I was struck by the near silence in the tunnel between the trains despite the everyday sounds around me on the outside of the wall. The only time this silence was disturbed was when a very large tourist bus passed behind me, rather too close I thought.

For me at least, these were the unique sounds of the Passerelle Debilly.

Passerelle Debilly

Located as it is close to the Tour Eiffel and the site of the 1900 Exposition Universelle, the Passerelle Debilly is well used to hosting visitors.

In 1900 visitors came to witness the latest in architecture, machines and inventions including such things as the new Art Nouveau, the Grande Roue de Paris Ferris wheel, Russian nesting dolls, diesel engines, talking films, escalators, and the telegraphone, the first magnetic audio recorder. Today, visitors still come to experience what Paris has to offer and a good number of the visitors, now as then, will pass over the Passerelle Debilly.
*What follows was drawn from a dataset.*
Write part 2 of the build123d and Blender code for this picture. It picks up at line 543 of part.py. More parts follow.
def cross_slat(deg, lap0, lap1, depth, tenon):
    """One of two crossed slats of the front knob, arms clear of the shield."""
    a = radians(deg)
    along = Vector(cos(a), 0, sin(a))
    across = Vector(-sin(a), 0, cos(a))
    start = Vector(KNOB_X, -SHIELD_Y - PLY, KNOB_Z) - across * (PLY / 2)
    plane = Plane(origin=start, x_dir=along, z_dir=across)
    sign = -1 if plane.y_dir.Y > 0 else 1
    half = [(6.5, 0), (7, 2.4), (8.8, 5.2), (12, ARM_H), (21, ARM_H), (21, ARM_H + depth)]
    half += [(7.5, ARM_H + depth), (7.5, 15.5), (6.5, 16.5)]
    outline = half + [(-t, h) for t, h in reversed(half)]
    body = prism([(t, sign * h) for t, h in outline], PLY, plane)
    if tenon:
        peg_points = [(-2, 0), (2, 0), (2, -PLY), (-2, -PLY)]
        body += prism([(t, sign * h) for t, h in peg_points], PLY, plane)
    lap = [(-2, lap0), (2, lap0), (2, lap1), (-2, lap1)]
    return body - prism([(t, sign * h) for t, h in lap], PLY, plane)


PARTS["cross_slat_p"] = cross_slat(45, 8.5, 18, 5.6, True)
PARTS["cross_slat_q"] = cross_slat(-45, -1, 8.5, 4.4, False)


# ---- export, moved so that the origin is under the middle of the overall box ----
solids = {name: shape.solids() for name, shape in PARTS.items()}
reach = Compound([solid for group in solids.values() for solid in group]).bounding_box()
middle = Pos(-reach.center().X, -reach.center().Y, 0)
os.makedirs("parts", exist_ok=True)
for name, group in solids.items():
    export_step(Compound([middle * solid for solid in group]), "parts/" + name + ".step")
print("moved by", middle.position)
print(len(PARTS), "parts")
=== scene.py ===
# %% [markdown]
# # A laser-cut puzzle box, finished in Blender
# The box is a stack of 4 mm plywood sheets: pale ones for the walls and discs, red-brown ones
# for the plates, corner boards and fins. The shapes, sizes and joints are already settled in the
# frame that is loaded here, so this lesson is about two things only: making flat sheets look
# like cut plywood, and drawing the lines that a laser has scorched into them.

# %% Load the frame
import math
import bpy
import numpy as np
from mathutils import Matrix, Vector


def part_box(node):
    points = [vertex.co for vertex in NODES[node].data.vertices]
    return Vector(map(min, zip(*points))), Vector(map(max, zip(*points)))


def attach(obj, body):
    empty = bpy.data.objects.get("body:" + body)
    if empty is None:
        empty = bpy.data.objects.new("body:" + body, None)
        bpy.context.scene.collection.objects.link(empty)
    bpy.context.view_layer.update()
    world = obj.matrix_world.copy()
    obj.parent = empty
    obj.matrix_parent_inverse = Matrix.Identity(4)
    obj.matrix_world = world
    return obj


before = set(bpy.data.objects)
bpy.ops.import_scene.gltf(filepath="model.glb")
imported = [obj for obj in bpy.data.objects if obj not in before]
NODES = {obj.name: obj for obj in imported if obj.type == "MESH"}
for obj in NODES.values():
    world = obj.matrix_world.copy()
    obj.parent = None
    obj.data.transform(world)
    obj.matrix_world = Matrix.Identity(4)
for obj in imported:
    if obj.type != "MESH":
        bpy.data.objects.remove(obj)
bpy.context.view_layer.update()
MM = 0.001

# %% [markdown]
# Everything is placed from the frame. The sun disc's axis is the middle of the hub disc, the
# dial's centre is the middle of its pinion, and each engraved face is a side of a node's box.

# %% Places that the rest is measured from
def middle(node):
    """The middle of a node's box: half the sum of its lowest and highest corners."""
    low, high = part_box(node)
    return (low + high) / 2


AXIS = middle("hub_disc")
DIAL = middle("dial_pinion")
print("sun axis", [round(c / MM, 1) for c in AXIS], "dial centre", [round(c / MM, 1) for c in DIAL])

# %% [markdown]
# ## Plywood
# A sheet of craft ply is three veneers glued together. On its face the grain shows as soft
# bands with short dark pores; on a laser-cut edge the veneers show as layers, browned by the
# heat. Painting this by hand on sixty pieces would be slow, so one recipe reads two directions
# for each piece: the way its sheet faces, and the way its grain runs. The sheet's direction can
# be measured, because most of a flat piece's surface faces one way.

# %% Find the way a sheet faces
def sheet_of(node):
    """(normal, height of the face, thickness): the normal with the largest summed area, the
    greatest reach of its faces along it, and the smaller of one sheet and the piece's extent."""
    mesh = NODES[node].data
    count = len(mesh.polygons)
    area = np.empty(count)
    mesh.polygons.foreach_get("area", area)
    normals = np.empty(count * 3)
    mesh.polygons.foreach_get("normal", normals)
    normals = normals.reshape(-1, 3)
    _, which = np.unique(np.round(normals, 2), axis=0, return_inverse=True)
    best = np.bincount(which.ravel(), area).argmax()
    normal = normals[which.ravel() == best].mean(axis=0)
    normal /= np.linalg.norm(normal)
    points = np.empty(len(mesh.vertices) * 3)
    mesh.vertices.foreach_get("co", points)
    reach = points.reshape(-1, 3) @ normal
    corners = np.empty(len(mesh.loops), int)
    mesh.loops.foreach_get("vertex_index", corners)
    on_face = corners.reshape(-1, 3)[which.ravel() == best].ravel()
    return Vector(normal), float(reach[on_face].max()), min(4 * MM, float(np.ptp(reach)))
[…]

But there was a time when the Passerelle Debilly was more than just a passing attraction for tourists.

Passerelle Debilly

For those of us of a certain age and for whom memories of the Cold War are still vivid, the Passerelle Debilly, when viewed from a certain angle and in a certain light, has a rather sinister look to it. It’s perhaps not surprising then to discover that the Passerelle Debilly was a meeting place for spies and particularly secret agents of the former East Germany. In 1989, a German diplomat working for the Secret Service of the Democratic Republic of Germany was found dead on this footbridge several days after the fall of the Berlin Wall.

Knowing that gave me a whole new perspective on the Passerelle Debilly – The Bridge of Spies!